_SET TASK:_ Reproduce the material in full, exactly as written.
===== STORED RECORDS =====
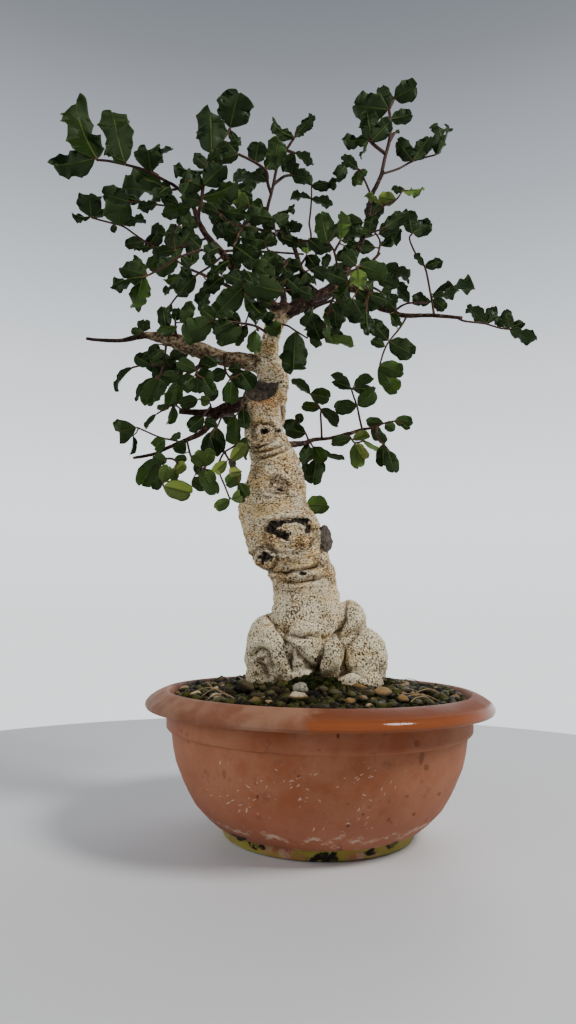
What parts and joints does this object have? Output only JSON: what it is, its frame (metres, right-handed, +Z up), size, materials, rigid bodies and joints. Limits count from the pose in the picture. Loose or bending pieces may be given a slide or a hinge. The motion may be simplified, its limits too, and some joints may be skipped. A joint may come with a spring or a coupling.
{
  "type": "carob bonsai",
  "caption": "Small carob tree trained as a bonsai, with a bare fluted trunk and an open crown of paired leaflets, growing in a round rimmed pot.",
  "frame": {"origin": "middle of the pot's foot, on its flat underside", "axes": "+Z up the tree, +X to the right and -Y towards the viewer in the picture"},
  "size_m": [0.4314, 0.28, 0.6915],
  "materials": {
    "pot": "glossy moulded plastic, weathered",
    "soil": "loose grit and soil",
    "bark": "matt speckled bark",
    "leaves": "satin leaf"
  },
  "bodies": {
    "root": {"pot": "pot", "soil": "soil", "trunk": "bark", "spray_back_left": "leaves", "spray_back_low": "leaves", "spray_back_middle": "leaves", "spray_back_right": "leaves", "spray_behind_trunk": "leaves", "spray_below_left_limb": "leaves", "spray_centre_dark": "leaves", "spray_centre_front": "leaves", "spray_centre_low": "leaves", "spray_centre_right": "leaves", "spray_centre_top": "leaves", "spray_cut_stub": "leaves", "spray_front_left": "leaves", "spray_hanging_leaf": "leaves", "spray_high_left_crown": "leaves", "spray_leader_left": "leaves", "spray_leader_low": "leaves", "spray_leader_right": "leaves", "spray_leader_side": "leaves", "spray_leader_top": "leaves", "spray_left_broad": "leaves", "spray_left_drooping": "leaves", "spray_left_front": "leaves", "spray_left_high": "leaves", "spray_left_lower": "leaves", "spray_left_middle": "leaves", "spray_low_left_inner": "leaves", "spray_low_left_middle": "leaves", "spray_low_left_outer": "leaves", "spray_low_left_purple": "leaves", "spray_low_left_tip": "leaves", "spray_low_right_back": "leaves", "spray_low_right_first": "leaves", "spray_low_right_front": "leaves", "spray_low_right_second": "leaves", "spray_low_right_tip": "leaves", "spray_middle_left": "leaves", "spray_on_left_limb": "leaves", "spray_right_high": "leaves", "spray_right_low": "leaves", "spray_right_middle": "leaves", "spray_right_tip": "leaves", "spray_side_twig": "leaves", "spray_slender_centre": "leaves", "spray_stub_leaves": "leaves", "spray_top_centre": "leaves", "spray_under_left_inner": "leaves", "spray_under_left_limb": "leaves", "spray_upper_left_tip": "leaves", "spray_upper_middle_end": "leaves", "spray_upper_middle_front": "leaves", "spray_upper_middle_left": "leaves"}
  },
  "joints": []
}
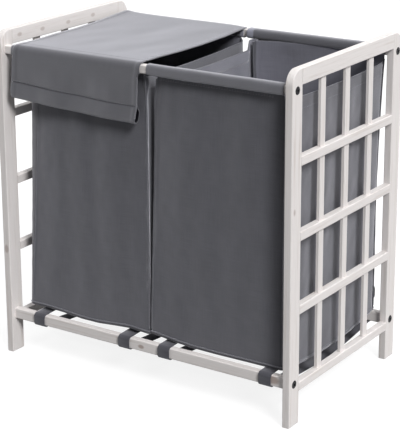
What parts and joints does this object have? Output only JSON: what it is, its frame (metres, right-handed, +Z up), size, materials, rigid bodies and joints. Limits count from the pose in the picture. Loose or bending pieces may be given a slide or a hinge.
=====
_FINAL RESULT:_
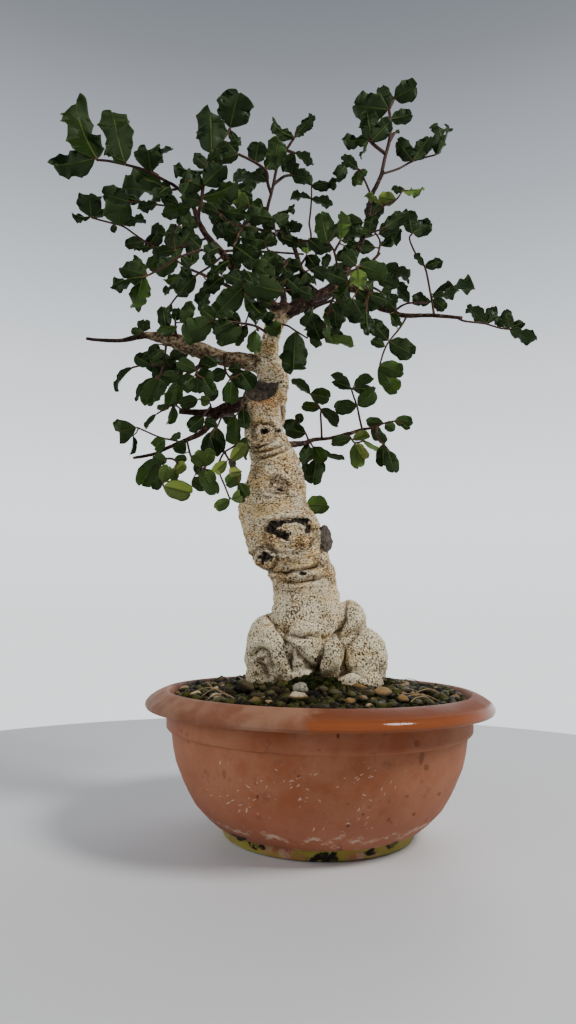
What parts and joints does this object have? Output only JSON: what it is, its frame (metres, right-handed, +Z up), size, materials, rigid bodies and joints. Limits count from the pose in the picture. Loose or bending pieces may be given a slide or a hinge. The motion may be simplified, its limits too, and some joints may be skipped. A joint may come with a spring or a coupling.
{
  "type": "carob bonsai",
  "caption": "Small carob tree trained as a bonsai, with a bare fluted trunk and an open crown of paired leaflets, growing in a round rimmed pot.",
  "frame": {"origin": "middle of the pot's foot, on its flat underside", "axes": "+Z up the tree, +X to the right and -Y towards the viewer in the picture"},
  "size_m": [0.4314, 0.28, 0.6915],
  "materials": {
    "pot": "glossy moulded plastic, weathered",
    "soil": "loose grit and soil",
    "bark": "matt speckled bark",
    "leaves": "satin leaf"
  },
  "bodies": {
    "root": {"pot": "pot", "soil": "soil", "trunk": "bark", "spray_back_left": "leaves", "spray_back_low": "leaves", "spray_back_middle": "leaves", "spray_back_right": "leaves", "spray_behind_trunk": "leaves", "spray_below_left_limb": "leaves", "spray_centre_dark": "leaves", "spray_centre_front": "leaves", "spray_centre_low": "leaves", "spray_centre_right": "leaves", "spray_centre_top": "leaves", "spray_cut_stub": "leaves", "spray_front_left": "leaves", "spray_hanging_leaf": "leaves", "spray_high_left_crown": "leaves", "spray_leader_left": "leaves", "spray_leader_low": "leaves", "spray_leader_right": "leaves", "spray_leader_side": "leaves", "spray_leader_top": "leaves", "spray_left_broad": "leaves", "spray_left_drooping": "leaves", "spray_left_front": "leaves", "spray_left_high": "leaves", "spray_left_lower": "leaves", "spray_left_middle": "leaves", "spray_low_left_inner": "leaves", "spray_low_left_middle": "leaves", "spray_low_left_outer": "leaves", "spray_low_left_purple": "leaves", "spray_low_left_tip": "leaves", "spray_low_right_back": "leaves", "spray_low_right_first": "leaves", "spray_low_right_front": "leaves", "spray_low_right_second": "leaves", "spray_low_right_tip": "leaves", "spray_middle_left": "leaves", "spray_on_left_limb": "leaves", "spray_right_high": "leaves", "spray_right_low": "leaves", "spray_right_middle": "leaves", "spray_right_tip": "leaves", "spray_side_twig": "leaves", "spray_slender_centre": "leaves", "spray_stub_leaves": "leaves", "spray_top_centre": "leaves", "spray_under_left_inner": "leaves", "spray_under_left_limb": "leaves", "spray_upper_left_tip": "leaves", "spray_upper_middle_end": "leaves", "spray_upper_middle_front": "leaves", "spray_upper_middle_left": "leaves"}
  },
  "joints": []
}
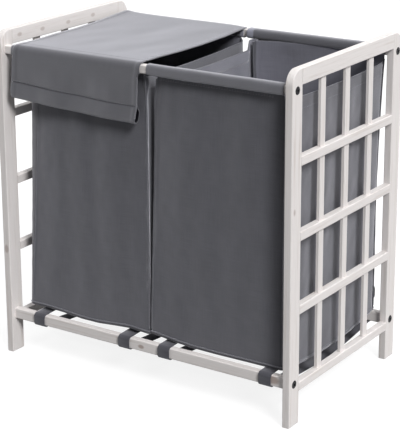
What parts and joints does this object have? Output only JSON: what it is, its frame (metres, right-handed, +Z up), size, materials, rigid bodies and joints. Limits count from the pose in the picture. Loose or bending pieces may be given a slide or a hinge.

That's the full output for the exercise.